- _Job_
Write out all of the entries exactly as given.

· · ·

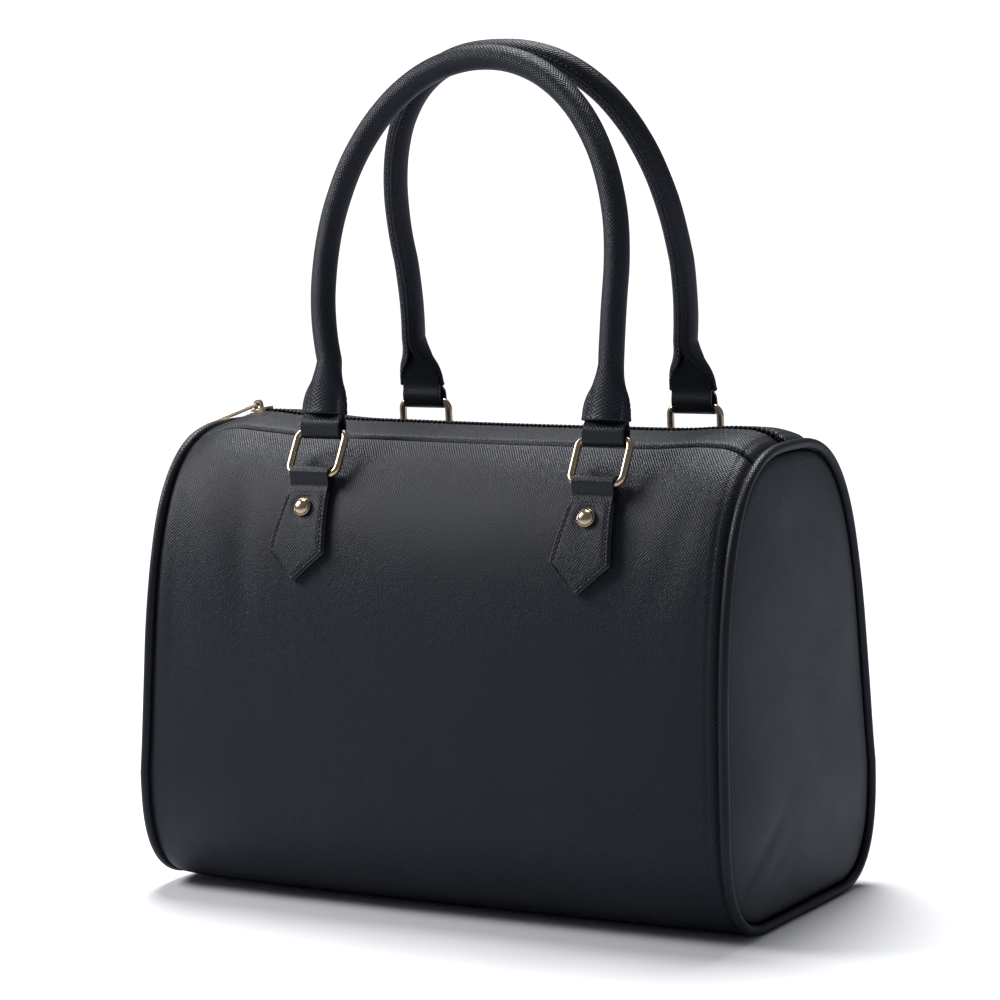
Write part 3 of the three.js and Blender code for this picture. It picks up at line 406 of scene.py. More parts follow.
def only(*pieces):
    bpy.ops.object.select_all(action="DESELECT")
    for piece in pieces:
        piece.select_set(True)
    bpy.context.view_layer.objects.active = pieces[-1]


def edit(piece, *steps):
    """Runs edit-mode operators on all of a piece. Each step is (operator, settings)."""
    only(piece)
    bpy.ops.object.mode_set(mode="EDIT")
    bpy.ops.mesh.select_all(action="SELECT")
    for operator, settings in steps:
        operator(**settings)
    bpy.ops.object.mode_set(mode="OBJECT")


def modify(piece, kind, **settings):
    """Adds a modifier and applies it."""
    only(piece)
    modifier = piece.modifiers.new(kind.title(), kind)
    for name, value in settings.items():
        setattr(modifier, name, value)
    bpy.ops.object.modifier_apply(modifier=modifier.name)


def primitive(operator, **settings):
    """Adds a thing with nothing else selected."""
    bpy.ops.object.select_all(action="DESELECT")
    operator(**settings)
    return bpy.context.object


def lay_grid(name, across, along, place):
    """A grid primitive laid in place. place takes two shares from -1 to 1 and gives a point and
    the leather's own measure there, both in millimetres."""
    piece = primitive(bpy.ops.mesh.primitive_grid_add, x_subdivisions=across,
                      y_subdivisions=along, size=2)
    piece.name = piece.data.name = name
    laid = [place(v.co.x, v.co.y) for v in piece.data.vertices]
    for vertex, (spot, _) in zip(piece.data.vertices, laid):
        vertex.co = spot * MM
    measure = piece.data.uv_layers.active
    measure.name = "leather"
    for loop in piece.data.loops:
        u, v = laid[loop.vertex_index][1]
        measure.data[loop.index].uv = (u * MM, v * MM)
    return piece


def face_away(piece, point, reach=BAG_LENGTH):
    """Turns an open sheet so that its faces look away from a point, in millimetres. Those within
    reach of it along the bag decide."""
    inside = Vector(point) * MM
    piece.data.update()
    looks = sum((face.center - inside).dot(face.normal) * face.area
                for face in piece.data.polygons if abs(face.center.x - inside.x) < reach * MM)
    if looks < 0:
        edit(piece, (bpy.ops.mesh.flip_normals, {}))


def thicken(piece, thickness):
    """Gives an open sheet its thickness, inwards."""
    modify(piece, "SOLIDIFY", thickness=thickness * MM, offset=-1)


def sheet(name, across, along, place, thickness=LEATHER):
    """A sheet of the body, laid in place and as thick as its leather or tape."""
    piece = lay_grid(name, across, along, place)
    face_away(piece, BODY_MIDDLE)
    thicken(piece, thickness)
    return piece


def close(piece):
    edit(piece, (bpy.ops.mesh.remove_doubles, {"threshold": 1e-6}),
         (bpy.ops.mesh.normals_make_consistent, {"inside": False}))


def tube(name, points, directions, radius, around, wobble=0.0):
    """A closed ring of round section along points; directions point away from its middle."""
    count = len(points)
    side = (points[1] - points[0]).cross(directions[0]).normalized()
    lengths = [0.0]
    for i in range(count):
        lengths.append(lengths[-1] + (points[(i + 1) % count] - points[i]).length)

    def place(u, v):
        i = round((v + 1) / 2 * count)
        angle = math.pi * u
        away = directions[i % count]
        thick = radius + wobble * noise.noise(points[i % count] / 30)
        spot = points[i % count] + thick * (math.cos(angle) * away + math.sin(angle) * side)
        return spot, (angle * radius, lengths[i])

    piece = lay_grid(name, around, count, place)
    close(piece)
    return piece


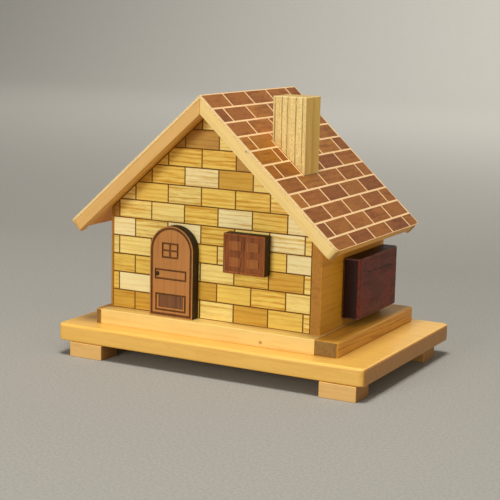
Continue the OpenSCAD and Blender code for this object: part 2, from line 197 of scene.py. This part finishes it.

· · ·

- _Exercise answer_
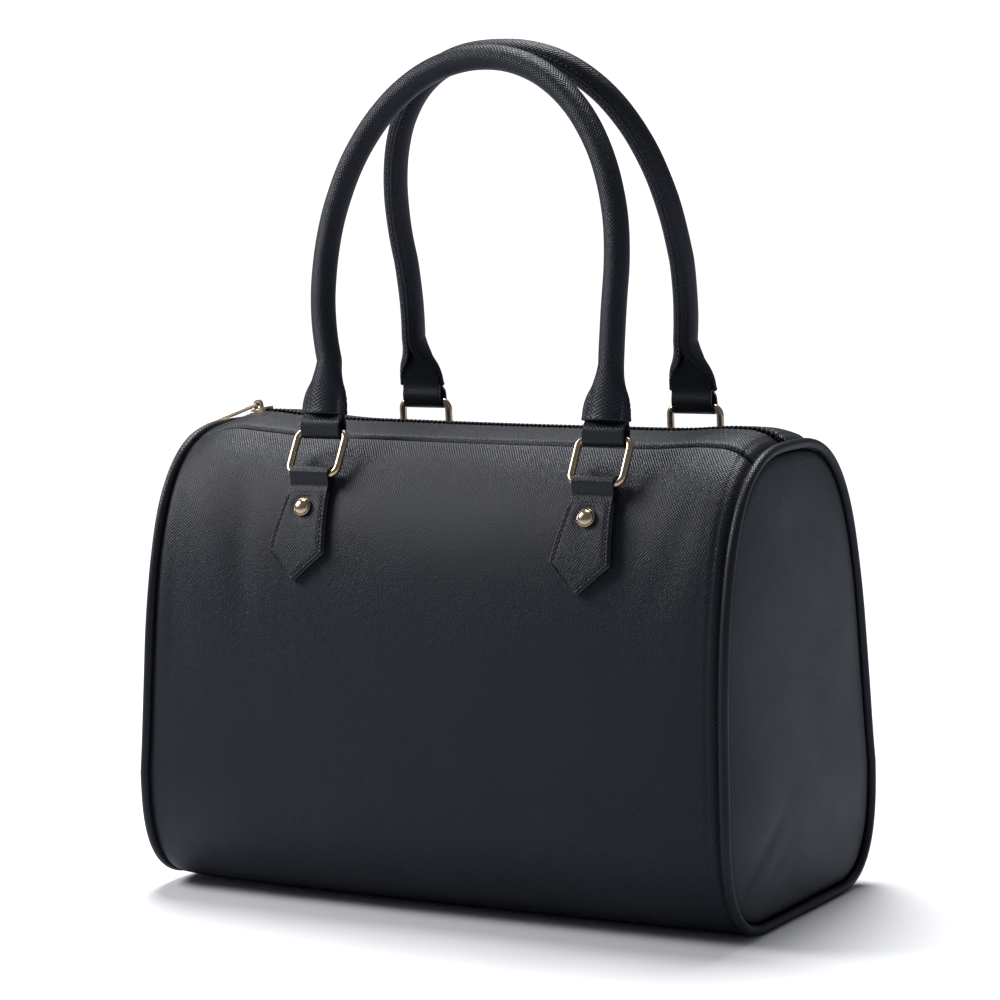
Write part 3 of the three.js and Blender code for this picture. It picks up at line 406 of scene.py. More parts follow.
def only(*pieces):
    bpy.ops.object.select_all(action="DESELECT")
    for piece in pieces:
        piece.select_set(True)
    bpy.context.view_layer.objects.active = pieces[-1]


def edit(piece, *steps):
    """Runs edit-mode operators on all of a piece. Each step is (operator, settings)."""
    only(piece)
    bpy.ops.object.mode_set(mode="EDIT")
    bpy.ops.mesh.select_all(action="SELECT")
    for operator, settings in steps:
        operator(**settings)
    bpy.ops.object.mode_set(mode="OBJECT")


def modify(piece, kind, **settings):
    """Adds a modifier and applies it."""
    only(piece)
    modifier = piece.modifiers.new(kind.title(), kind)
    for name, value in settings.items():
        setattr(modifier, name, value)
    bpy.ops.object.modifier_apply(modifier=modifier.name)


def primitive(operator, **settings):
    """Adds a thing with nothing else selected."""
    bpy.ops.object.select_all(action="DESELECT")
    operator(**settings)
    return bpy.context.object


def lay_grid(name, across, along, place):
    """A grid primitive laid in place. place takes two shares from -1 to 1 and gives a point and
    the leather's own measure there, both in millimetres."""
    piece = primitive(bpy.ops.mesh.primitive_grid_add, x_subdivisions=across,
                      y_subdivisions=along, size=2)
    piece.name = piece.data.name = name
    laid = [place(v.co.x, v.co.y) for v in piece.data.vertices]
    for vertex, (spot, _) in zip(piece.data.vertices, laid):
        vertex.co = spot * MM
    measure = piece.data.uv_layers.active
    measure.name = "leather"
    for loop in piece.data.loops:
        u, v = laid[loop.vertex_index][1]
        measure.data[loop.index].uv = (u * MM, v * MM)
    return piece


def face_away(piece, point, reach=BAG_LENGTH):
    """Turns an open sheet so that its faces look away from a point, in millimetres. Those within
    reach of it along the bag decide."""
    inside = Vector(point) * MM
    piece.data.update()
    looks = sum((face.center - inside).dot(face.normal) * face.area
                for face in piece.data.polygons if abs(face.center.x - inside.x) < reach * MM)
    if looks < 0:
        edit(piece, (bpy.ops.mesh.flip_normals, {}))


def thicken(piece, thickness):
    """Gives an open sheet its thickness, inwards."""
    modify(piece, "SOLIDIFY", thickness=thickness * MM, offset=-1)


def sheet(name, across, along, place, thickness=LEATHER):
    """A sheet of the body, laid in place and as thick as its leather or tape."""
    piece = lay_grid(name, across, along, place)
    face_away(piece, BODY_MIDDLE)
    thicken(piece, thickness)
    return piece


def close(piece):
    edit(piece, (bpy.ops.mesh.remove_doubles, {"threshold": 1e-6}),
         (bpy.ops.mesh.normals_make_consistent, {"inside": False}))


def tube(name, points, directions, radius, around, wobble=0.0):
    """A closed ring of round section along points; directions point away from its middle."""
    count = len(points)
    side = (points[1] - points[0]).cross(directions[0]).normalized()
    lengths = [0.0]
    for i in range(count):
        lengths.append(lengths[-1] + (points[(i + 1) % count] - points[i]).length)

    def place(u, v):
        i = round((v + 1) / 2 * count)
        angle = math.pi * u
        away = directions[i % count]
        thick = radius + wobble * noise.noise(points[i % count] / 30)
        spot = points[i % count] + thick * (math.cos(angle) * away + math.sin(angle) * side)
        return spot, (angle * radius, lengths[i])

    piece = lay_grid(name, around, count, place)
    close(piece)
    return piece


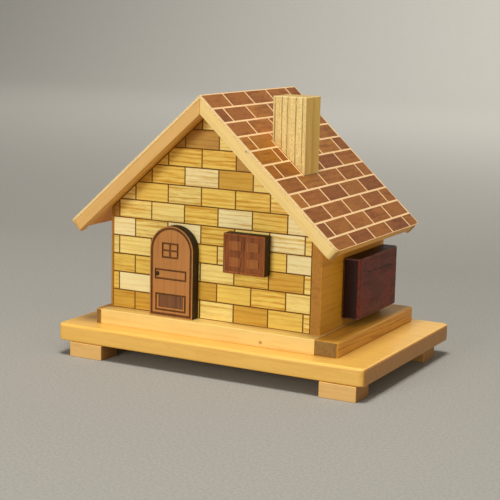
Continue the OpenSCAD and Blender code for this object: part 2, from line 197 of scene.py. This part finishes it.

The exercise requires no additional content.